--- BEGIN DATASET SECTION ---
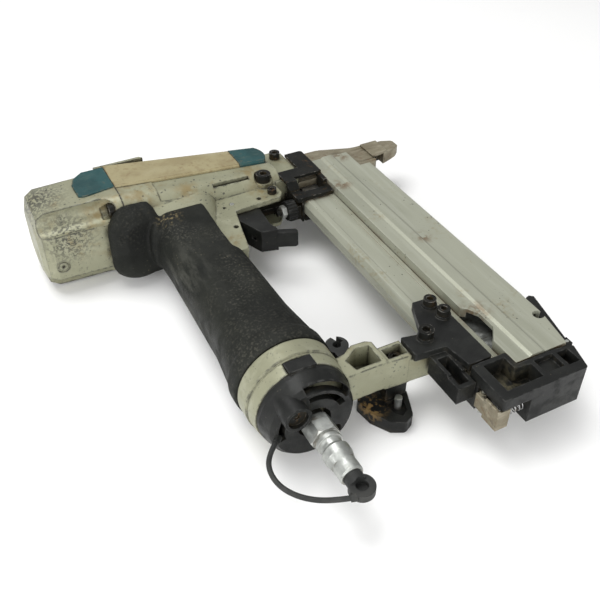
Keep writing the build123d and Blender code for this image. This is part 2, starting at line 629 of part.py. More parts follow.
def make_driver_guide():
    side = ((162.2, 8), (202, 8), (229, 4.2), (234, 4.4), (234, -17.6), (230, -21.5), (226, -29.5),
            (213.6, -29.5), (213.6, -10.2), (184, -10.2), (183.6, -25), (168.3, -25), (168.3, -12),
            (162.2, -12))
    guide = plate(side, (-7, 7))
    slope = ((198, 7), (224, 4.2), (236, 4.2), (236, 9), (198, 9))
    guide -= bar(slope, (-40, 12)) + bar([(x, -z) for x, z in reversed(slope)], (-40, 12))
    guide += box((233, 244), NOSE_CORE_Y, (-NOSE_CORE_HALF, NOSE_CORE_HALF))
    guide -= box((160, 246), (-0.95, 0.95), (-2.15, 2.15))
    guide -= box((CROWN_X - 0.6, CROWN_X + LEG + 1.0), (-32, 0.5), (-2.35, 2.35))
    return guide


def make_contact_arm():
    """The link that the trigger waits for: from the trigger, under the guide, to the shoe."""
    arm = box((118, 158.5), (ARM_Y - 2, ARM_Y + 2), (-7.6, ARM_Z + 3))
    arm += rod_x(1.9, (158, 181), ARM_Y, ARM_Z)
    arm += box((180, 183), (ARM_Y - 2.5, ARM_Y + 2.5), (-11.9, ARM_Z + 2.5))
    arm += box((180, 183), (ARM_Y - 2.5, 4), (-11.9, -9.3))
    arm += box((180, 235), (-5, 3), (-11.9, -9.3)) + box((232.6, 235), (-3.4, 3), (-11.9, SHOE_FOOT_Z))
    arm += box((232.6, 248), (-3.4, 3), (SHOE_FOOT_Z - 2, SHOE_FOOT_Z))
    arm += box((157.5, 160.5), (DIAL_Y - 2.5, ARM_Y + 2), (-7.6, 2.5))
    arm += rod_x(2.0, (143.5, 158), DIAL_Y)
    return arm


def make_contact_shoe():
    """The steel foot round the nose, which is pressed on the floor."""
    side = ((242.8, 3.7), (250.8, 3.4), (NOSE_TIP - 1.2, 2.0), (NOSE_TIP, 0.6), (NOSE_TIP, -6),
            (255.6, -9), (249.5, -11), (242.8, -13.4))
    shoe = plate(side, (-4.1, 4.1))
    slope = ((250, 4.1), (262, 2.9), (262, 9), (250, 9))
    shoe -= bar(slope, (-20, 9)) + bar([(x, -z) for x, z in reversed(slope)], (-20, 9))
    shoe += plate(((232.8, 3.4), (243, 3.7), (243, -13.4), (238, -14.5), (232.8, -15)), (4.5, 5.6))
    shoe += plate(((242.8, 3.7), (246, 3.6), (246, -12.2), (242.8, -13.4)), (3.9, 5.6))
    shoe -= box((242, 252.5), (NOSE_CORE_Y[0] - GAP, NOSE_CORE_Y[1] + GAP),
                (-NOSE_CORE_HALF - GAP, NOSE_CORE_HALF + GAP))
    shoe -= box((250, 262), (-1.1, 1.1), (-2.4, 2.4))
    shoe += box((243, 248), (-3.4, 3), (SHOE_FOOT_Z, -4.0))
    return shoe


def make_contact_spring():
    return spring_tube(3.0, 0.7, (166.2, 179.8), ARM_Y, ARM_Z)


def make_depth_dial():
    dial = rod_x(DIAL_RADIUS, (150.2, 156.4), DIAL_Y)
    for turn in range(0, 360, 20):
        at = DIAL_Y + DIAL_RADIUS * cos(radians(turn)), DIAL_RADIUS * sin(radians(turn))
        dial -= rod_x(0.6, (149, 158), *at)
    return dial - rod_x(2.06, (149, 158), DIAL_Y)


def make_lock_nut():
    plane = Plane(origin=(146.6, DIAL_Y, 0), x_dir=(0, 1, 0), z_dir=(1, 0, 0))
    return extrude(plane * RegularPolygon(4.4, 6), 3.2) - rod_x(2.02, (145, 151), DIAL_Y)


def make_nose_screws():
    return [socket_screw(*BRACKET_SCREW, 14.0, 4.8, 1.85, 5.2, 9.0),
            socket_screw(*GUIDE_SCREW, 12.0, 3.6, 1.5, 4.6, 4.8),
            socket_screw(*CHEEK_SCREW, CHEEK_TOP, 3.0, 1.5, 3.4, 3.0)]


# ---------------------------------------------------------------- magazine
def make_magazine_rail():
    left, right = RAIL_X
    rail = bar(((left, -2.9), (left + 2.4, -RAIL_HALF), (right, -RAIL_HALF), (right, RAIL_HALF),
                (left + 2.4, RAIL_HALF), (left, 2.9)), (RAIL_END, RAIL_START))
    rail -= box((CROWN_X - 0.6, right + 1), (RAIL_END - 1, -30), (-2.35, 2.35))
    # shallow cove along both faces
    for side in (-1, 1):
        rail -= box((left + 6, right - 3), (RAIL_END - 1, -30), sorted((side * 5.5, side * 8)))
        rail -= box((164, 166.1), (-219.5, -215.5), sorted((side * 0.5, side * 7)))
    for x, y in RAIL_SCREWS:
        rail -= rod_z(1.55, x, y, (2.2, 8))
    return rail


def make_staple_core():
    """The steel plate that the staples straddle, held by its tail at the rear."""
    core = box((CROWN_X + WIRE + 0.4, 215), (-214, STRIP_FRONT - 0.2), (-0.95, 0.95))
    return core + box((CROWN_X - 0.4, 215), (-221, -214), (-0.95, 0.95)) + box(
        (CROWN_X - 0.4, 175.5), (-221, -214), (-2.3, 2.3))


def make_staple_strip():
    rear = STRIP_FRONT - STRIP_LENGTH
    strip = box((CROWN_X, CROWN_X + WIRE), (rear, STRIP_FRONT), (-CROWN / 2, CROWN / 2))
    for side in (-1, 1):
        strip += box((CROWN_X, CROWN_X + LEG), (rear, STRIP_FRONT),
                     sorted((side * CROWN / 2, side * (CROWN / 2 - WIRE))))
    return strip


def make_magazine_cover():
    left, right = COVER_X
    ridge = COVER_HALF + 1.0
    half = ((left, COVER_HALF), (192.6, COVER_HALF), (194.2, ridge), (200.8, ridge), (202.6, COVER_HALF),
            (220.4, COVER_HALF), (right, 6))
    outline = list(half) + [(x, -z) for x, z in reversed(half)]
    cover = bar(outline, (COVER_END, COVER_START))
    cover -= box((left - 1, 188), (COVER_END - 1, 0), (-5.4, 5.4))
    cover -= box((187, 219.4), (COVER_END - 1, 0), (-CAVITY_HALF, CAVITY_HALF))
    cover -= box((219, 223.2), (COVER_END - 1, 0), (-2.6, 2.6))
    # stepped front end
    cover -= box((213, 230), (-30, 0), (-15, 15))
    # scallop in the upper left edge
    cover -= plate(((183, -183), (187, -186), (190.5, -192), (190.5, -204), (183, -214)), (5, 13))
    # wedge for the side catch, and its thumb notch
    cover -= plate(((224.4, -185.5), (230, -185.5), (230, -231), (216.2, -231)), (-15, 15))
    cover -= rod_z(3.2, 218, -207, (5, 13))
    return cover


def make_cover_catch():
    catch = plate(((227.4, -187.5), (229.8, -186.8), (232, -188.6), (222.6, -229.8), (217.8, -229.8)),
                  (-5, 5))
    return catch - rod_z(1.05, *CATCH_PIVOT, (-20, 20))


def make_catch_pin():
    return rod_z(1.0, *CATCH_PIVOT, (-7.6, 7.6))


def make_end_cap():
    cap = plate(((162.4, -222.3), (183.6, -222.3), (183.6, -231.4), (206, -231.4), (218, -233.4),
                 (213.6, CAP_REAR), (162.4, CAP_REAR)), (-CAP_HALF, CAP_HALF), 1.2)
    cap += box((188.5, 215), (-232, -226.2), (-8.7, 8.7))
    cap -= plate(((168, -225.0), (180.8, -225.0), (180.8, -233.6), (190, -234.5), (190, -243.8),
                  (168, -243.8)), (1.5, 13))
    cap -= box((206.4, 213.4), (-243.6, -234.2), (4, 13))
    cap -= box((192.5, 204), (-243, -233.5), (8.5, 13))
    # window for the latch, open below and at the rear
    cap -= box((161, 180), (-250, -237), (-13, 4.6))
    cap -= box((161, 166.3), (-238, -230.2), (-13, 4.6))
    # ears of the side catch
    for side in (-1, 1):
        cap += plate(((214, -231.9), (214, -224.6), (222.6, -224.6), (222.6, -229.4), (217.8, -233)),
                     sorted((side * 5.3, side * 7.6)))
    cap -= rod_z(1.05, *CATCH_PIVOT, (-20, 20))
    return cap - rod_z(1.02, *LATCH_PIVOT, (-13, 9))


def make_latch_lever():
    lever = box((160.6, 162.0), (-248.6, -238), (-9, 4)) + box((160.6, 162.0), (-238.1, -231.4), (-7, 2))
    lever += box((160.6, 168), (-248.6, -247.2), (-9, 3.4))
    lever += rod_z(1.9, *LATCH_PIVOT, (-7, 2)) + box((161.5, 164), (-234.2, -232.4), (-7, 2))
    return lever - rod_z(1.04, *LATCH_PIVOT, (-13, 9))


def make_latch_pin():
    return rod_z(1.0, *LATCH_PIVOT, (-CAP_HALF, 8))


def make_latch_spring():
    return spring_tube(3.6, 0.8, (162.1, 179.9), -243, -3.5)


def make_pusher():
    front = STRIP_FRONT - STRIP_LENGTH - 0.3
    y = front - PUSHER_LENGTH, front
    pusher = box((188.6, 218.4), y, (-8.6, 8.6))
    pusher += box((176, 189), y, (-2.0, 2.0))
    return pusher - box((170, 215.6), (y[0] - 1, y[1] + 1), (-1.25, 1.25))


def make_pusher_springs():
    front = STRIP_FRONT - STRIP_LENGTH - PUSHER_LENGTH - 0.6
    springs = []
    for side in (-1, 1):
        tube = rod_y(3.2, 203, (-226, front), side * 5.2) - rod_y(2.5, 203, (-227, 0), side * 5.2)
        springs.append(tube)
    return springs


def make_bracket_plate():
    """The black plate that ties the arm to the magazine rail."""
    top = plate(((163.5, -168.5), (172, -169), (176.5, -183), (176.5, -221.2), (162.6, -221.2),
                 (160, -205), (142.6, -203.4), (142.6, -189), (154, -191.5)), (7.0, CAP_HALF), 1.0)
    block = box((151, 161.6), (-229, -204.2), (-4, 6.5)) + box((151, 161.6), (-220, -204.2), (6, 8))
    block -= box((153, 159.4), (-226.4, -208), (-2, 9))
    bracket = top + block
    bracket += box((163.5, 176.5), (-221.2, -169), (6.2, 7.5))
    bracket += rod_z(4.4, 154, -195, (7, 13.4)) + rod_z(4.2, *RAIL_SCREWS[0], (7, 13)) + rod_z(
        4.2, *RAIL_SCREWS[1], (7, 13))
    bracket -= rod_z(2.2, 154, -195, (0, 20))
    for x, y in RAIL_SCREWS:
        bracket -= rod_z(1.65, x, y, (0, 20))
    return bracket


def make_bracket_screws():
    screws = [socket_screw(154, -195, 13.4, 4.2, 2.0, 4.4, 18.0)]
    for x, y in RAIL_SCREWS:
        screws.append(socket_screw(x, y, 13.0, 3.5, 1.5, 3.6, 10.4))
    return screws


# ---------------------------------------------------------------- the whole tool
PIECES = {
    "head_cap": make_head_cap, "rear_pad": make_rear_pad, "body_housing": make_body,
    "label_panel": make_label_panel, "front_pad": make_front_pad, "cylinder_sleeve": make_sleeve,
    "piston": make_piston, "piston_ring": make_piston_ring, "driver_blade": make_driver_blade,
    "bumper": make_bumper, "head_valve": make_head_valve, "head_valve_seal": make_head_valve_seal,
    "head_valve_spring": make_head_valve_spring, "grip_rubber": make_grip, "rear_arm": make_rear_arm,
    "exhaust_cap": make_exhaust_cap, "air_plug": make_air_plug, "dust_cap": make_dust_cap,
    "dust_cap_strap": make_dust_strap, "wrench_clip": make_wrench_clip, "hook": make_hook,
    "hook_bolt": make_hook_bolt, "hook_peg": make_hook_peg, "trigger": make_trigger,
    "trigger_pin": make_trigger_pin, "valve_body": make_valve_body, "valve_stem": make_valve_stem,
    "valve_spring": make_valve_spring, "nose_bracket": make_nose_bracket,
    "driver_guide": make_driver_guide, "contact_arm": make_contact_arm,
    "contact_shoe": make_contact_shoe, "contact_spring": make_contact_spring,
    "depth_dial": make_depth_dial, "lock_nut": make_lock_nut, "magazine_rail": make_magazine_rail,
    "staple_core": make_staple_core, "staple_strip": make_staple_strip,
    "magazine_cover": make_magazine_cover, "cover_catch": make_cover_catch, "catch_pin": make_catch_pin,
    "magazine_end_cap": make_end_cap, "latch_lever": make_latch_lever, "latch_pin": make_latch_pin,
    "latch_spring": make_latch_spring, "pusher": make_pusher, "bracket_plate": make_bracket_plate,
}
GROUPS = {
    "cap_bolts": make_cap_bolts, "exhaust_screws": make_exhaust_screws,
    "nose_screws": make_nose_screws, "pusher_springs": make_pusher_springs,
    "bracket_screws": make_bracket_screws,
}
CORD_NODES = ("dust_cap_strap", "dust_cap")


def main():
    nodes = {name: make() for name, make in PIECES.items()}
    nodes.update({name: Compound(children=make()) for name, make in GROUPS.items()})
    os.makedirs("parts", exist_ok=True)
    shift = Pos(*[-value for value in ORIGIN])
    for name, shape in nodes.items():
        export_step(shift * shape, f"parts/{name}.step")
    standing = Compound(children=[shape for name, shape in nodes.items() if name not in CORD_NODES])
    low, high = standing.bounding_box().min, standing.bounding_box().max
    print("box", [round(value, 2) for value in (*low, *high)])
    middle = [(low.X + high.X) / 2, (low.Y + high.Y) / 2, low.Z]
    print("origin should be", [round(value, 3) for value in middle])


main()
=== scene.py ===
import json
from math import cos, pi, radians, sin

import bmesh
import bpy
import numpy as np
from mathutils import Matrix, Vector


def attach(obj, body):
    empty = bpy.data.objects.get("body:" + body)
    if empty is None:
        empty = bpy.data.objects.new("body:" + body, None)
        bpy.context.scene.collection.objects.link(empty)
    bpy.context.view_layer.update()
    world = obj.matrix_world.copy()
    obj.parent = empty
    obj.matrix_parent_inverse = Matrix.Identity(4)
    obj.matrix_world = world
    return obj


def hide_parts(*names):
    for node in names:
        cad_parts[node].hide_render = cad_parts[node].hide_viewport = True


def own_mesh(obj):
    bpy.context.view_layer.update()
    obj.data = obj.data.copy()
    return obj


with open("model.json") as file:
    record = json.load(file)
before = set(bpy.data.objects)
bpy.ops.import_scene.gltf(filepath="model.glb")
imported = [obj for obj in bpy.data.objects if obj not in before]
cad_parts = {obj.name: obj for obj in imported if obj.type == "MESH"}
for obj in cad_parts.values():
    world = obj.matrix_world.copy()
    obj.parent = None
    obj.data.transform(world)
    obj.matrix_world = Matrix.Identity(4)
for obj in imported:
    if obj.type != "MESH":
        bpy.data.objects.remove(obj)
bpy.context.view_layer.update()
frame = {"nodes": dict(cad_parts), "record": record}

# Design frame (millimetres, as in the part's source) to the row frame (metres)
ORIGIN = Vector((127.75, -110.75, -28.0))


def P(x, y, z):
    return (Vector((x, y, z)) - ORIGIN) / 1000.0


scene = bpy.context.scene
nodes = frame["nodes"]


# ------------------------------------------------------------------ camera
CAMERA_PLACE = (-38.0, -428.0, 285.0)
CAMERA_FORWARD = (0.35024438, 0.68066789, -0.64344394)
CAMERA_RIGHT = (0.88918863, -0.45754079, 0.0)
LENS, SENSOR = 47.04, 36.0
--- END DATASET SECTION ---
Scan the listing above for the word "link" and show each line where it is found.

CORRECT OUTPUT:
    """The link that the trigger waits for: from the trigger, under the guide, to the shoe."""
        bpy.context.scene.collection.objects.link(empty)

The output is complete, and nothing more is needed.